EXERCISE INSTRUCTIONS = Reproduce exactly the lines from the one containing "const plantFinish = finish(0x4d7a2f, 0.9);" down to the one containing "in imported if", including both of those lines, and nothing else.

[3D code data]
>>>

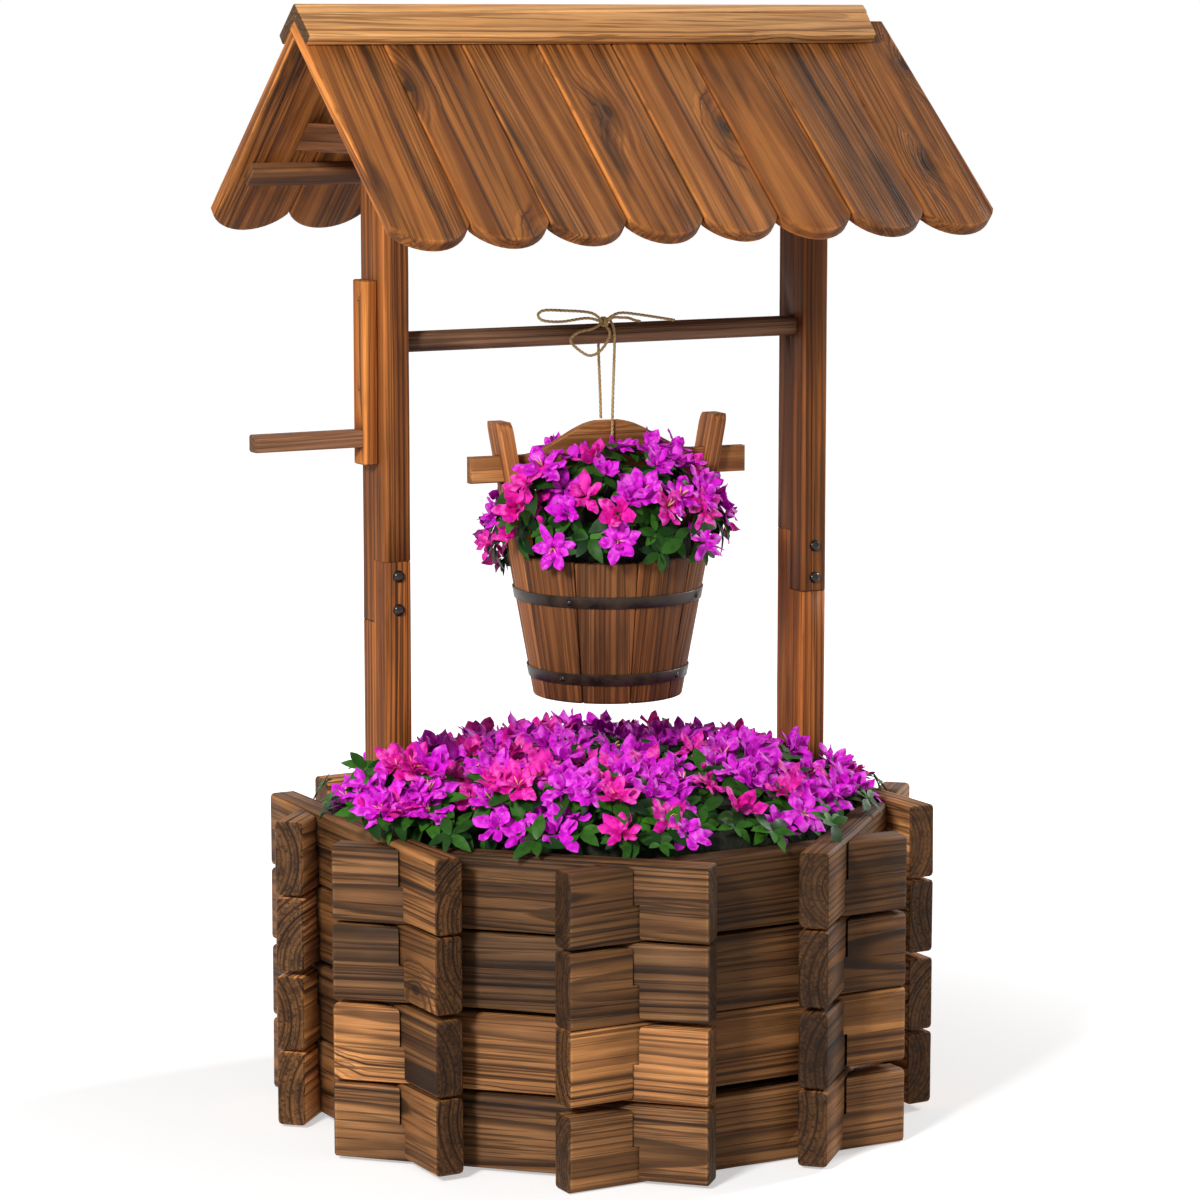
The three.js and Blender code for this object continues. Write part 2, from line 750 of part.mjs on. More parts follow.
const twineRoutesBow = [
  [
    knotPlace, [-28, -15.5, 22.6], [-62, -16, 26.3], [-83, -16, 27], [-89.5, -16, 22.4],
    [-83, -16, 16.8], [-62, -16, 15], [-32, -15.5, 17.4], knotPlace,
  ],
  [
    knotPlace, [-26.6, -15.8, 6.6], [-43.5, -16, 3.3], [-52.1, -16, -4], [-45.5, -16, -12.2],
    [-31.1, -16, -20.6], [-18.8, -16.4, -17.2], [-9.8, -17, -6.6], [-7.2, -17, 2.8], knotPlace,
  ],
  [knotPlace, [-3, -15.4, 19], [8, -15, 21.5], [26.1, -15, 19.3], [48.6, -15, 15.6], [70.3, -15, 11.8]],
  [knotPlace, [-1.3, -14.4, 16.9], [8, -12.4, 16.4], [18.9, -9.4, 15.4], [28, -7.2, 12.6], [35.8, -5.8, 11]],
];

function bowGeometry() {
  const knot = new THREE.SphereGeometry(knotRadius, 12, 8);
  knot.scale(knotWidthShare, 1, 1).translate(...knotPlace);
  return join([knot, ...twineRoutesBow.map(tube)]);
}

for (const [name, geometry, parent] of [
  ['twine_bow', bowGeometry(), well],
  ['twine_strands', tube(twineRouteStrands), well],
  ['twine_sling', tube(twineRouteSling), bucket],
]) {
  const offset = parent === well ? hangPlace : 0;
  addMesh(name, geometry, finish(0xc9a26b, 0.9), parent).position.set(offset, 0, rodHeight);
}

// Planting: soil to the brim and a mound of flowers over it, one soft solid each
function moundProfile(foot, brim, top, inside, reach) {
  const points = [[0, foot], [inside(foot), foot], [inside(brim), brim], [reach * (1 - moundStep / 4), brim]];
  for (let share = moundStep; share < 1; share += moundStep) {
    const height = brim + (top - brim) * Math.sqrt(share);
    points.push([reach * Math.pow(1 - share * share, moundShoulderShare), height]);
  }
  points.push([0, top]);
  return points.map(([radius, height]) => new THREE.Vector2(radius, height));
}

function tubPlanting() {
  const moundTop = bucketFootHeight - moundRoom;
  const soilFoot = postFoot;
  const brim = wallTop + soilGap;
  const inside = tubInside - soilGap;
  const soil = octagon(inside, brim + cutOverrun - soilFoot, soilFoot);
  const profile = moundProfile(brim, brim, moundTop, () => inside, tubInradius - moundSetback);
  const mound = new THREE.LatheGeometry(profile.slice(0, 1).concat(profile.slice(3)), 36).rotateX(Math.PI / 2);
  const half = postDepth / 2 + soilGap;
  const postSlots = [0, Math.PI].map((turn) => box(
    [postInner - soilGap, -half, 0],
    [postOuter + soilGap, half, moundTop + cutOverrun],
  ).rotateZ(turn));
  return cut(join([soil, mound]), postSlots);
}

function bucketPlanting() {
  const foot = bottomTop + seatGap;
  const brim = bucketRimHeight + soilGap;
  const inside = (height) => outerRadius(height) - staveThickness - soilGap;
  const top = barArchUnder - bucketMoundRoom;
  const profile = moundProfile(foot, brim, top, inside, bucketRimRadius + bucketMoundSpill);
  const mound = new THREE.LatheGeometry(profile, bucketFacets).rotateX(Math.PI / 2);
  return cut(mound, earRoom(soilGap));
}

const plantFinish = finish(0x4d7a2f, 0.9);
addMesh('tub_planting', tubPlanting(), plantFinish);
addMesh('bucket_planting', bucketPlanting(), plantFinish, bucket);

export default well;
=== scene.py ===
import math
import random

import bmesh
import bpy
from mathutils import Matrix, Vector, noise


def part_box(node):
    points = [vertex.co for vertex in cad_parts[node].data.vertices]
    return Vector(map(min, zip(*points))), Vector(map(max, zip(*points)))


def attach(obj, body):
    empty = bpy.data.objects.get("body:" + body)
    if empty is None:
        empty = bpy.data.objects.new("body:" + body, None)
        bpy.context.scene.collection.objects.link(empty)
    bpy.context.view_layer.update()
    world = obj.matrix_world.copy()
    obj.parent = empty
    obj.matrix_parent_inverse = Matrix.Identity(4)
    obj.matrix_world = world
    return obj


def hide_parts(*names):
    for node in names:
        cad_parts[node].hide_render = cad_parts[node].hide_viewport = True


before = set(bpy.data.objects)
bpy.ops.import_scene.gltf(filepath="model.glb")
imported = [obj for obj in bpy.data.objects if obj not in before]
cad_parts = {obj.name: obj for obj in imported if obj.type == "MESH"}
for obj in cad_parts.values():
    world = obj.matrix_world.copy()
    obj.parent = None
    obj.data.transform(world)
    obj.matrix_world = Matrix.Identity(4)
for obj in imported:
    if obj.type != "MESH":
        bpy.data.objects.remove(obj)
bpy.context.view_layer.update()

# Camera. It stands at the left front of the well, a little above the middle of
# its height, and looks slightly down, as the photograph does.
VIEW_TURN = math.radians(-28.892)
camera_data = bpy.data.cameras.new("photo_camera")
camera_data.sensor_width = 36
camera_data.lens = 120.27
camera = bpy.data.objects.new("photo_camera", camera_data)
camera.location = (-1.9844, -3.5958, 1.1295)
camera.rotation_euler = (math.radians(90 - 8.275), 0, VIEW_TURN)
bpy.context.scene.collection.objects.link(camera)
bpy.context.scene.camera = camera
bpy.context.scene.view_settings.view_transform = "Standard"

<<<
>>>

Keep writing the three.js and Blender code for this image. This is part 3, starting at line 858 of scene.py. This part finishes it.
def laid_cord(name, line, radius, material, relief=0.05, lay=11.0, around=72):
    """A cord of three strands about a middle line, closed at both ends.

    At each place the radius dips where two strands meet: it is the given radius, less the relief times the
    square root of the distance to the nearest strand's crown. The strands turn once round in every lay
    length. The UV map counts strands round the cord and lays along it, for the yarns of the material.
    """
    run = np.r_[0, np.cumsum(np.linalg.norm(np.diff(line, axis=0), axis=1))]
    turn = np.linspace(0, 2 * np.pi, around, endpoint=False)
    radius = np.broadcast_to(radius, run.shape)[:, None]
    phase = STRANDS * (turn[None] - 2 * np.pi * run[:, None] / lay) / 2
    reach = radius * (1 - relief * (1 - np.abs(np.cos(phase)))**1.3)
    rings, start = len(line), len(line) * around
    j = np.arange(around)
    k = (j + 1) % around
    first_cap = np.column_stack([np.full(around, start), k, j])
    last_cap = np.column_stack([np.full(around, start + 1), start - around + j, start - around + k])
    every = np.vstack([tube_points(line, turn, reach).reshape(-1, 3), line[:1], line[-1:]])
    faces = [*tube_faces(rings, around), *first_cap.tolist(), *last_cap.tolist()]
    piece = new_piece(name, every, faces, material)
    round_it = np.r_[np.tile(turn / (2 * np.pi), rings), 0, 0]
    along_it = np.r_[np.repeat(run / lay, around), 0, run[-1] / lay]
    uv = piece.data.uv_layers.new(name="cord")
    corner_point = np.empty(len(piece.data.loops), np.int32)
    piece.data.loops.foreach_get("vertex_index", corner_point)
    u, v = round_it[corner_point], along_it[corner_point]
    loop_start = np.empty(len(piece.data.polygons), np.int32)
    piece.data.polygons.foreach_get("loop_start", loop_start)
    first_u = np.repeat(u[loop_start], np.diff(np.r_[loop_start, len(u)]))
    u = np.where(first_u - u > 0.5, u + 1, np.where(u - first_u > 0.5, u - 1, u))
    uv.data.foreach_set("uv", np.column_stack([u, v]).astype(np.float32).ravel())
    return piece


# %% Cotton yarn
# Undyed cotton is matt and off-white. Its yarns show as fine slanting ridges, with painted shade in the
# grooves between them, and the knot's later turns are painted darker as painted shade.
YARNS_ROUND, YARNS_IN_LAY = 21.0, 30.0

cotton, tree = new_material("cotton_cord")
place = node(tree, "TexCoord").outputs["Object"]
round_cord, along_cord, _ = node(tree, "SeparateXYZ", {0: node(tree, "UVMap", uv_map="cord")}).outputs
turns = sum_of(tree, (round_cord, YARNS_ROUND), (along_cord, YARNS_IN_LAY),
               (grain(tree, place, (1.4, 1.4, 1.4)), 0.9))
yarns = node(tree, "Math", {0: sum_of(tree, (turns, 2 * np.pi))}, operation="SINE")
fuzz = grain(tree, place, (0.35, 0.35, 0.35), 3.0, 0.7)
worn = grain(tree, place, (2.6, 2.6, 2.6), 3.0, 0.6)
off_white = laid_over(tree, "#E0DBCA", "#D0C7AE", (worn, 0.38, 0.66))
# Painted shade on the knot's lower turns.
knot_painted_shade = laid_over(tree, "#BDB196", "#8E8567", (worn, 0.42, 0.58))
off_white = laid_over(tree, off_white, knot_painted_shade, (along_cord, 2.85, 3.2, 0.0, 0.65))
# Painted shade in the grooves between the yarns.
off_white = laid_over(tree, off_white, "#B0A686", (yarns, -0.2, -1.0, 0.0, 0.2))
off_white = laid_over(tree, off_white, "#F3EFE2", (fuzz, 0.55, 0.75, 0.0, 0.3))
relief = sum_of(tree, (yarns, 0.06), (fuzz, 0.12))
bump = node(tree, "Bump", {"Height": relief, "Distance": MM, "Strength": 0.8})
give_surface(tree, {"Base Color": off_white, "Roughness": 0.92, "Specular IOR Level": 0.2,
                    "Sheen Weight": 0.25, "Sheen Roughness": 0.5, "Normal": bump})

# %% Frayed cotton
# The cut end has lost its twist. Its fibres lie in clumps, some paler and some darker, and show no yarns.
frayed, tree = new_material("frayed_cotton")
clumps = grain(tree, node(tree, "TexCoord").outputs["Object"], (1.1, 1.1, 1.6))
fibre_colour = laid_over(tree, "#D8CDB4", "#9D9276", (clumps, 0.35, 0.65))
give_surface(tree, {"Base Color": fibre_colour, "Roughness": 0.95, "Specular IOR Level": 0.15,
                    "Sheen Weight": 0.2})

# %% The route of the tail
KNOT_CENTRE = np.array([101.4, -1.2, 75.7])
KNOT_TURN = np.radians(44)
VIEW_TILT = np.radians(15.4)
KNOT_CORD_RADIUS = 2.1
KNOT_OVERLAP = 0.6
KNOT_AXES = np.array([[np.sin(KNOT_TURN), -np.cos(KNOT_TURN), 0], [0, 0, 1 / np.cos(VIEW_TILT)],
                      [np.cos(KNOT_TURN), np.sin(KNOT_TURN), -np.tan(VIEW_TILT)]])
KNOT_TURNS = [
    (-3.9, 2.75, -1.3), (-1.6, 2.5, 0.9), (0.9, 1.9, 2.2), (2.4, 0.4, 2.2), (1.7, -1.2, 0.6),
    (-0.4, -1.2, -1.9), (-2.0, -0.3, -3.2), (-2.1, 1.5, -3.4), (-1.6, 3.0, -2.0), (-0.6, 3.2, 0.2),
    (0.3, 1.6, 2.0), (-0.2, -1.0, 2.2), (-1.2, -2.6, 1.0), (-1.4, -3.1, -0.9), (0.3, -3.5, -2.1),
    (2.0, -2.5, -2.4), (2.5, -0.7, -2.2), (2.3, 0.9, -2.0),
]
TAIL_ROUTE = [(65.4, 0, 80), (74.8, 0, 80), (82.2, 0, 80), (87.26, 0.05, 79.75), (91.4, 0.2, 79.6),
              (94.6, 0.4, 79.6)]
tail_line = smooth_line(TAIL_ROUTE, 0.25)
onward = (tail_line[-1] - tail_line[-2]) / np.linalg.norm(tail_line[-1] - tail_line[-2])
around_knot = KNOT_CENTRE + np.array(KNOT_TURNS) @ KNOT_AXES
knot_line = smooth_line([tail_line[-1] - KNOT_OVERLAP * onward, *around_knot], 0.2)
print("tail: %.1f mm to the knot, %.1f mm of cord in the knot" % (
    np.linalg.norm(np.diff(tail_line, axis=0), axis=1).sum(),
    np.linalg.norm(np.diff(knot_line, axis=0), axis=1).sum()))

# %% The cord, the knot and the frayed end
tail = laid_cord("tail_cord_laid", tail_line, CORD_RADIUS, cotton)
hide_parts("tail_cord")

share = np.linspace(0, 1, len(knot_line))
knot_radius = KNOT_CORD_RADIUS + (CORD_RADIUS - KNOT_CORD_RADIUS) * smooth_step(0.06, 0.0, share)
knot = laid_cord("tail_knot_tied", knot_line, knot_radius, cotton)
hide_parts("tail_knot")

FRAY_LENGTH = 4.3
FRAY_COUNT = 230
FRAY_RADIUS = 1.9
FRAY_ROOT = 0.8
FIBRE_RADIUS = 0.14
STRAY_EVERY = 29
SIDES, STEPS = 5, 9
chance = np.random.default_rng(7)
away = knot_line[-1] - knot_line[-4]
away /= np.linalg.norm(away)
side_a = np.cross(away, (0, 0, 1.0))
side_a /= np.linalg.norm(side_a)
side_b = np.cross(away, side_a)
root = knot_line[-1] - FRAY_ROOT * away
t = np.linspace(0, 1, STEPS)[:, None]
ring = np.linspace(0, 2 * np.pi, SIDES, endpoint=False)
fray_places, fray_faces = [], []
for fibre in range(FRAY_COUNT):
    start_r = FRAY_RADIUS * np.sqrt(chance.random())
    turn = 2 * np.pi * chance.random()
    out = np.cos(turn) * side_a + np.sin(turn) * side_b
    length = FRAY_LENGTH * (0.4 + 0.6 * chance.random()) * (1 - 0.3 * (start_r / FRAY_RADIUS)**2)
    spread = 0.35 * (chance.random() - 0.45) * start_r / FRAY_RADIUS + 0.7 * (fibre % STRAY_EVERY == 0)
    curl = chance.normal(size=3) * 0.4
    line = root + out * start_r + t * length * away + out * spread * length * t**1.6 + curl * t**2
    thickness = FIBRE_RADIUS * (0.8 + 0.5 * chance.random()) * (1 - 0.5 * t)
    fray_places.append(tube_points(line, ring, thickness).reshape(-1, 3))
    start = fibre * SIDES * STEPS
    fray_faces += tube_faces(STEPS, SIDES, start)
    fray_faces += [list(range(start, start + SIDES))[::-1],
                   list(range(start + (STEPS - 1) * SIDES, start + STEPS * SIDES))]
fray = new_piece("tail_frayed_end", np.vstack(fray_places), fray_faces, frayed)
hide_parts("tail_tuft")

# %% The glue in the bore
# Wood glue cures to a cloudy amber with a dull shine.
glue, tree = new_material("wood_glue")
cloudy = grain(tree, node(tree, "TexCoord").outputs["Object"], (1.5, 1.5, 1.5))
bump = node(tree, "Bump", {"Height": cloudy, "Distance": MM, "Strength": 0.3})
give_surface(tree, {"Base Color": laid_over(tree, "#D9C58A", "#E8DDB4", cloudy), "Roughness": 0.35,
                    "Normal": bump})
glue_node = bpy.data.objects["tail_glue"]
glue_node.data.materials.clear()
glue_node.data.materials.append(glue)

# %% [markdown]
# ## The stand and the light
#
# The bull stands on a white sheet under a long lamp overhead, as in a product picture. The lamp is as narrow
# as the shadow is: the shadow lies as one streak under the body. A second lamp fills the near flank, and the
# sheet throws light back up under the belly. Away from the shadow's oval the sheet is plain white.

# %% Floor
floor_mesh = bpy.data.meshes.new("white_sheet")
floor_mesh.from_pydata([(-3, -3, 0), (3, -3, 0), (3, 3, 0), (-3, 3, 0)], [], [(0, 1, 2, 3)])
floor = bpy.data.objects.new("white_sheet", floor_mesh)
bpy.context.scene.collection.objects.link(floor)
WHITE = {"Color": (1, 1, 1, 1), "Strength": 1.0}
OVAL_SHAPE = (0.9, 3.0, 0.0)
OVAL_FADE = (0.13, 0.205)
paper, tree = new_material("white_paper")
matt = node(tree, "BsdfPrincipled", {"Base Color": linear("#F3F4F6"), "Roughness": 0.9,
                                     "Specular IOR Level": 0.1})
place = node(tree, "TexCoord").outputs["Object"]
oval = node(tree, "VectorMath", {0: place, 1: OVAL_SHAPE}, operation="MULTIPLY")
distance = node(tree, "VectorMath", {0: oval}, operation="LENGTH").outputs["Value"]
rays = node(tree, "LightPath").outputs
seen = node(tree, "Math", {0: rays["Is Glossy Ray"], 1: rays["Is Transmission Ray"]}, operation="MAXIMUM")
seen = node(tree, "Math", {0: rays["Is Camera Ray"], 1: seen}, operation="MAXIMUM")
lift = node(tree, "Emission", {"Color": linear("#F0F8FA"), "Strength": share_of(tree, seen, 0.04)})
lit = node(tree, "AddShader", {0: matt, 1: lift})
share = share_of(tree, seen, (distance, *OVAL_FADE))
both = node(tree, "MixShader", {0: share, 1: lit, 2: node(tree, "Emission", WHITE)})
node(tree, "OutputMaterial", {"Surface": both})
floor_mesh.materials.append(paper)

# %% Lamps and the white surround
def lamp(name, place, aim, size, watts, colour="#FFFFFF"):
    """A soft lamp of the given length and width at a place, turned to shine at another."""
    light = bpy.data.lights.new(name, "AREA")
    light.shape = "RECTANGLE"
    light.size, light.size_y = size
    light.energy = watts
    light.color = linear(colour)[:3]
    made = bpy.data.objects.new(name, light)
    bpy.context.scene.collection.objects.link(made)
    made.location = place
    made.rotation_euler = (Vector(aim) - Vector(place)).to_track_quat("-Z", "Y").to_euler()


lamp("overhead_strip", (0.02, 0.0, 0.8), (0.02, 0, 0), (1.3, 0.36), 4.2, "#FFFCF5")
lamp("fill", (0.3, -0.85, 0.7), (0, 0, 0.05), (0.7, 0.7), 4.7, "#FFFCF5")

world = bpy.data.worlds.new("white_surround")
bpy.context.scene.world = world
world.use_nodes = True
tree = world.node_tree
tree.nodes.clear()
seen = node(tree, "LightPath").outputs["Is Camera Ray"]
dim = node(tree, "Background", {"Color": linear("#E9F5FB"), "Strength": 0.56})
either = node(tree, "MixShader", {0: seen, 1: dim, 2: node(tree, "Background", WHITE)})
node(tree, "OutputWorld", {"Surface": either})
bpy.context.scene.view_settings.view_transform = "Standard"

<<<

COMPLETE ANSWER =
const plantFinish = finish(0x4d7a2f, 0.9);
addMesh('tub_planting', tubPlanting(), plantFinish);
addMesh('bucket_planting', bucketPlanting(), plantFinish, bucket);

export default well;
=== scene.py ===
import math
import random

import bmesh
import bpy
from mathutils import Matrix, Vector, noise


def part_box(node):
    points = [vertex.co for vertex in cad_parts[node].data.vertices]
    return Vector(map(min, zip(*points))), Vector(map(max, zip(*points)))


def attach(obj, body):
    empty = bpy.data.objects.get("body:" + body)
    if empty is None:
        empty = bpy.data.objects.new("body:" + body, None)
        bpy.context.scene.collection.objects.link(empty)
    bpy.context.view_layer.update()
    world = obj.matrix_world.copy()
    obj.parent = empty
    obj.matrix_parent_inverse = Matrix.Identity(4)
    obj.matrix_world = world
    return obj


def hide_parts(*names):
    for node in names:
        cad_parts[node].hide_render = cad_parts[node].hide_viewport = True


before = set(bpy.data.objects)
bpy.ops.import_scene.gltf(filepath="model.glb")
imported = [obj for obj in bpy.data.objects if obj not in before]
cad_parts = {obj.name: obj for obj in imported if obj.type == "MESH"}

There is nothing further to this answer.